Child disability benefit. This benefit, paid as a supplement to the Canada child benefit, is a tax-free benefit of up to $2,730 a year for families who have a child under age the age of 18 who is eligible for the DTC. The CDB begins being reduced at an adjusted family net income of $65,000 and is eliminated entirely at $107,050.

Homebuyers plan. Under this plan, individuals can borrow up to $25,000 from their RRSP in order to buy or build a home for themselves, provided they qualify for the DTC, or for a related DTC-eligible person. In the case of a home purchase for an eligible person, the borrower is not required to be a first-time homebuyer. But the purchased or built home must address the needs of the person with disabilities better than his or her current home does.

Home accessibility tax credit. This credit provides a non-refundable tax credit of 15% for costs up to $10,000 incurred in a qualifying renovation of a home for a DTC-eligible person (or a person over the age of 65). The person with a disability – or the individual’s spouse, common-law partner or supporting family member – is eligible for this credit.

Specified RESP. An RESP with a single beneficiary who is entitled to the DTC is known as a “specified” plan. Contributions to such a plan can be made until the 35th anniversary of establishing the plan instead of the 31st anniversary of a non-specified plan. In addition, the specified plan doesn’t have to be wound up until the 40th anniversary rather than the 35th anniversary.
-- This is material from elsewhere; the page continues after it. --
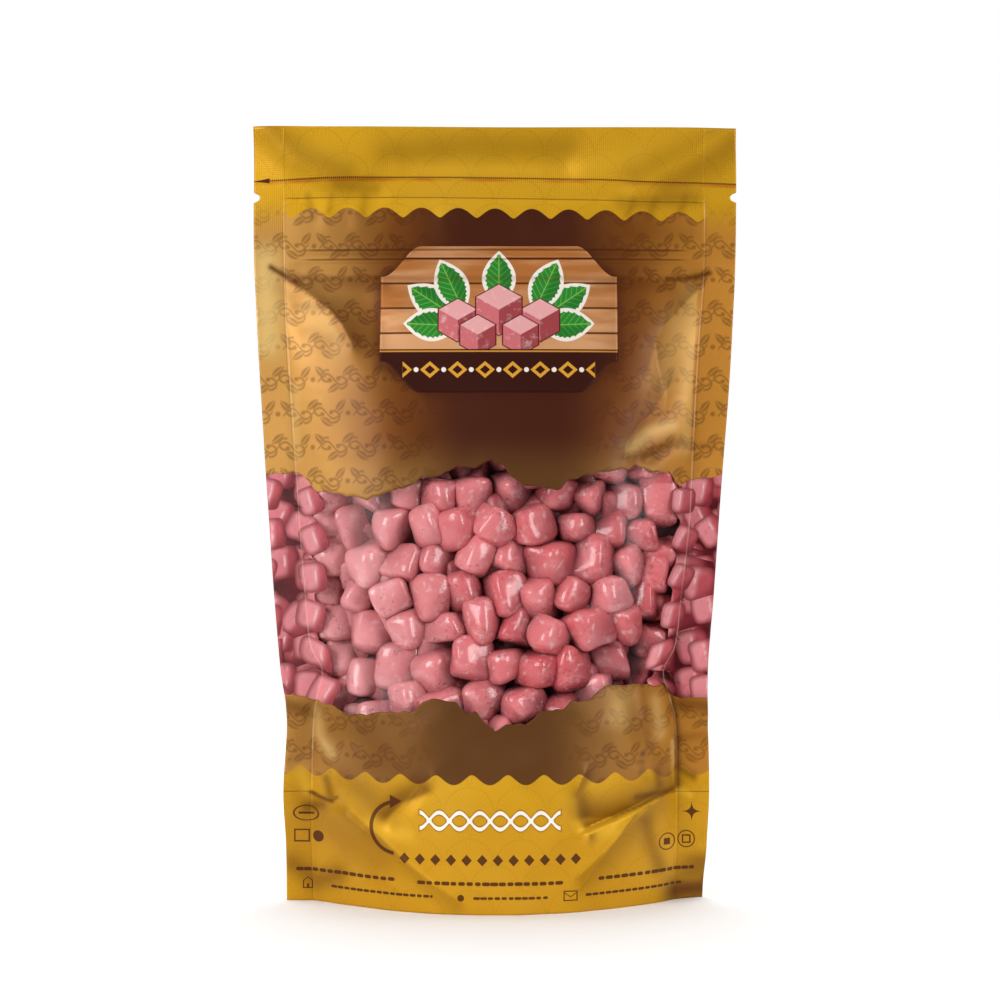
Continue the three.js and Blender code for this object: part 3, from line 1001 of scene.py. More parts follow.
class Finish:
    """A material in the making, with the piece's own coordinates in millimetres."""

    def __init__(self, name):
        self.material = bpy.data.materials.new(name)
        self.material.use_nodes = True
        self.tree = self.material.node_tree
        self.shader = self.tree.nodes["Principled BSDF"]
        self.place = self.tree.nodes.new("ShaderNodeTexCoord").outputs["Object"]
        apart = self.tree.nodes.new("ShaderNodeSeparateXYZ")
        self.tree.links.new(self.place, apart.inputs[0])
        self.x, self.z = [Varying(apart.outputs[axis]) * 1000.0 for axis in "XZ"]
        self.normal = None

    def set(self, **numbers):
        for name, number in numbers.items():
            self.shader.inputs[name.replace("_", " ")].default_value = number

    def attribute(self, name):
        node = self.tree.nodes.new("ShaderNodeAttribute")
        node.attribute_name = name
        return Varying(node.outputs["Fac"])

    def stretched(self, stretch, shift=(0, 0, 0)):
        node = self.tree.nodes.new("ShaderNodeMapping")
        node.inputs["Scale"].default_value = stretch
        node.inputs["Location"].default_value = shift
        self.tree.links.new(self.place, node.inputs[0])
        return node.outputs[0]

    def noise(self, size, detail=2.0, stretch=(1, 1, 1), shift=(0, 0, 0)):
        """Cloudy noise whose blots are about size millimetres across."""
        node = self.tree.nodes.new("ShaderNodeTexNoise")
        node.inputs["Scale"].default_value = 1000.0 / size
        node.inputs["Detail"].default_value = detail
        self.tree.links.new(self.stretched(stretch, shift), node.inputs["Vector"])
        return Varying(node.outputs["Fac"])

    def colour(self, colour):
        self.tree.links.new(colour, self.shader.inputs["Base Color"])

    def vary(self, name, number):
        self.tree.links.new(number.socket, self.shader.inputs[name])

    def bump(self, height, strength, distance):
        """Adds fine relief: height from 0 to 1 stands for a distance in millimetres."""
        node = self.tree.nodes.new("ShaderNodeBump")
        node.inputs["Strength"].default_value = strength
        node.inputs["Distance"].default_value = distance * MM
        self.tree.links.new(height.socket, node.inputs["Height"])
        if self.normal is not None:
            self.tree.links.new(self.normal, node.inputs["Normal"])
        self.normal = node.outputs[0]
        self.tree.links.new(self.normal, self.shader.inputs["Normal"])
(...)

Costs of attendant care. As part of eligible medical expenses, a person with a disability or a supporting family member can claim the costs of attendant care for an individual who is eligible for the DTC.

Depending on the type of care the eligible person receives, various options are available. He or she can claim the DTC, the eligible amount of attendant expenses or the eligible amount of expenses up to $10,000 ($20,000 in the year of death of the person with disabilities). Approval for the DTC typically still is required to claim expenses incurred when receiving attendant care.

The rules governing the claiming of these expenses as medical expenses are complex, so these clients should receive professional tax advice.